> Short problem:
Using the records below, copy out exactly the line that contains "Give this object's" and every line that follows it, up to and including the last, and no others.

> Extracted entries:
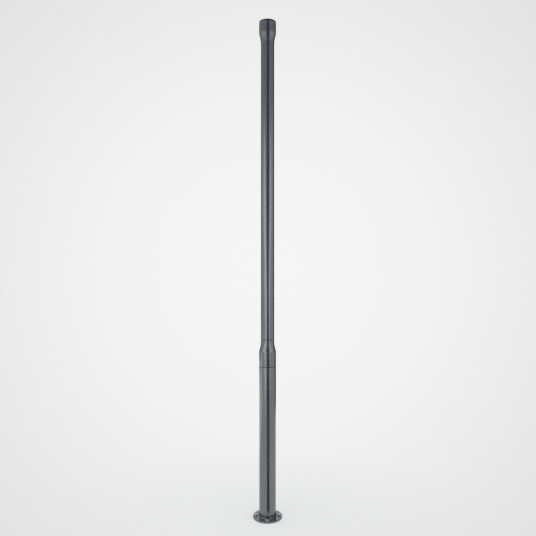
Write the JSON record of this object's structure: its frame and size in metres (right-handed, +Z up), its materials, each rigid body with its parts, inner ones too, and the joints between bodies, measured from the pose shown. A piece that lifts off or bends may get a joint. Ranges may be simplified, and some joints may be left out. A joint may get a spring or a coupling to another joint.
{
  "type": "lamp post",
  "caption": "Stepped tubular lamp post: a bolted round flange, a thick lower tube, a reducer, a slimmer upper tube and a flared collar that takes a lamp head.",
  "frame": {"origin": "centre of the base flange's underside, on the post's axis", "axes": "+Z up along the post, -Y towards the front bolt, +X towards the right bolt"},
  "size_m": [0.132, 0.132, 2.2754],
  "materials": {
    "coat": "semi-gloss anthracite powder coat",
    "stainless": "plain stainless steel",
    "rubber": "matt black EPDM rubber"
  },
  "bodies": {
    "root": {"base_flange": "coat", "foot_weld": "coat", "lower_tube": "coat", "lower_seal_ring": "rubber", "reducer": "coat", "upper_seal_ring": "rubber", "upper_tube": "coat", "head_seal_ring": "rubber", "head_collar": "coat", "head_gasket": "rubber", "washer_front": "stainless", "washer_right": "stainless", "washer_back": "stainless", "washer_left": "stainless", "bolt_front": "stainless", "bolt_right": "stainless", "bolt_back": "stainless", "bolt_left": "stainless"}
  },
  "joints": []
}
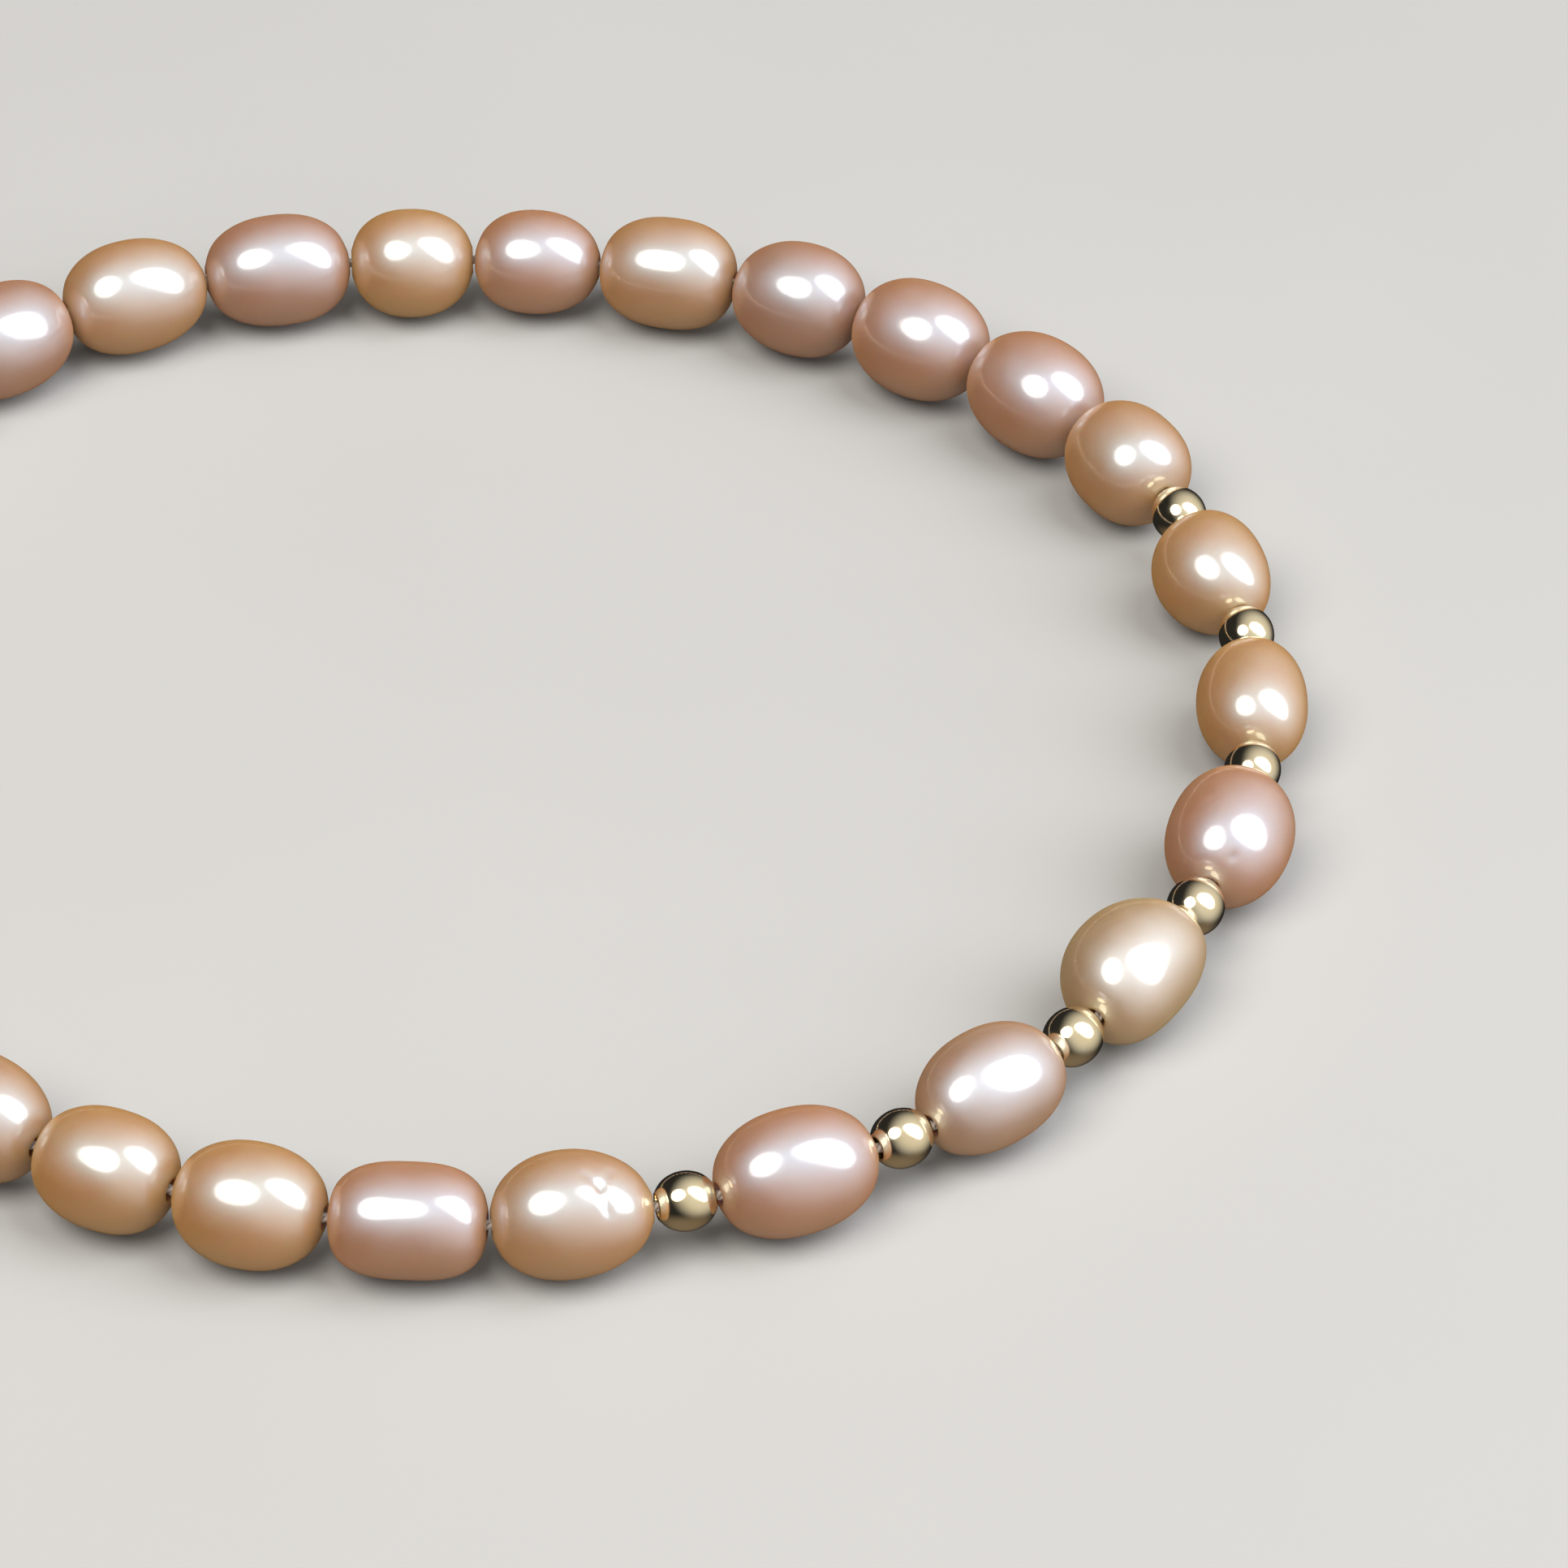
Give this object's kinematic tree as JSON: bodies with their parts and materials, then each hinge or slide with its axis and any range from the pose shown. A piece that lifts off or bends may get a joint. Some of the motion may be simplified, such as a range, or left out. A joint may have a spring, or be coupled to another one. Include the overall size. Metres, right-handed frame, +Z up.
{
  "type": "pearl bracelet",
  "caption": "Bracelet of oval peach and rose pearls on one thread, small round gold beads between the middle pearls and a plain barrel clasp opposite, lying in a closed loop.",
  "frame": {"origin": "on the surface that the bracelet rests on, under the middle of the loop's outline", "axes": "+Z up, +X across the loop's longer width towards the gold beads, +Y away from the camera of the picture"},
  "size_m": [0.063, 0.0584, 0.0048],
  "materials": {
    "pearl_peach": "glossy nacre",
    "pearl_rose": "glossy nacre",
    "pearl_golden": "glossy nacre",
    "pearl_cream": "glossy nacre",
    "pearl_mauve": "glossy nacre",
    "gold": "polished pale gold",
    "thread": "twisted beading thread"
  },
  "bodies": {
    "root": {"pearl_01": "pearl_peach", "pearl_02": "pearl_mauve", "pearl_03": "pearl_peach", "pearl_04": "pearl_mauve", "pearl_05": "pearl_golden", "pearl_06": "pearl_rose", "pearl_07": "pearl_peach", "pearl_08": "pearl_mauve", "pearl_09": "pearl_rose", "pearl_10": "pearl_rose", "pearl_11": "pearl_peach", "pearl_12": "pearl_golden", "pearl_13": "pearl_golden", "pearl_14": "pearl_rose", "pearl_15": "pearl_cream", "pearl_16": "pearl_rose", "pearl_17": "pearl_rose", "pearl_18": "pearl_peach", "pearl_19": "pearl_rose", "pearl_20": "pearl_golden", "pearl_21": "pearl_golden", "pearl_22": "pearl_peach", "pearl_23": "pearl_rose", "pearl_24": "pearl_peach", "pearl_25": "pearl_golden", "pearl_26": "pearl_mauve", "pearl_27": "pearl_peach", "pearl_28": "pearl_rose", "gold_bead_1": "gold", "gold_bead_2": "gold", "gold_bead_3": "gold", "gold_bead_4": "gold", "gold_bead_5": "gold", "gold_bead_6": "gold", "gold_bead_7": "gold", "clasp": "gold", "thread": "thread"}
  },
  "joints": []
}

> Result of this task:
Give this object's kinematic tree as JSON: bodies with their parts and materials, then each hinge or slide with its axis and any range from the pose shown. A piece that lifts off or bends may get a joint. Some of the motion may be simplified, such as a range, or left out. A joint may have a spring, or be coupled to another one. Include the overall size. Metres, right-handed frame, +Z up.
{
  "type": "pearl bracelet",
  "caption": "Bracelet of oval peach and rose pearls on one thread, small round gold beads between the middle pearls and a plain barrel clasp opposite, lying in a closed loop.",
  "frame": {"origin": "on the surface that the bracelet rests on, under the middle of the loop's outline", "axes": "+Z up, +X across the loop's longer width towards the gold beads, +Y away from the camera of the picture"},
  "size_m": [0.063, 0.0584, 0.0048],
  "materials": {
    "pearl_peach": "glossy nacre",
    "pearl_rose": "glossy nacre",
    "pearl_golden": "glossy nacre",
    "pearl_cream": "glossy nacre",
    "pearl_mauve": "glossy nacre",
    "gold": "polished pale gold",
    "thread": "twisted beading thread"
  },
  "bodies": {
    "root": {"pearl_01": "pearl_peach", "pearl_02": "pearl_mauve", "pearl_03": "pearl_peach", "pearl_04": "pearl_mauve", "pearl_05": "pearl_golden", "pearl_06": "pearl_rose", "pearl_07": "pearl_peach", "pearl_08": "pearl_mauve", "pearl_09": "pearl_rose", "pearl_10": "pearl_rose", "pearl_11": "pearl_peach", "pearl_12": "pearl_golden", "pearl_13": "pearl_golden", "pearl_14": "pearl_rose", "pearl_15": "pearl_cream", "pearl_16": "pearl_rose", "pearl_17": "pearl_rose", "pearl_18": "pearl_peach", "pearl_19": "pearl_rose", "pearl_20": "pearl_golden", "pearl_21": "pearl_golden", "pearl_22": "pearl_peach", "pearl_23": "pearl_rose", "pearl_24": "pearl_peach", "pearl_25": "pearl_golden", "pearl_26": "pearl_mauve", "pearl_27": "pearl_peach", "pearl_28": "pearl_rose", "gold_bead_1": "gold", "gold_bead_2": "gold", "gold_bead_3": "gold", "gold_bead_4": "gold", "gold_bead_5": "gold", "gold_bead_6": "gold", "gold_bead_7": "gold", "clasp": "gold", "thread": "thread"}
  },
  "joints": []
}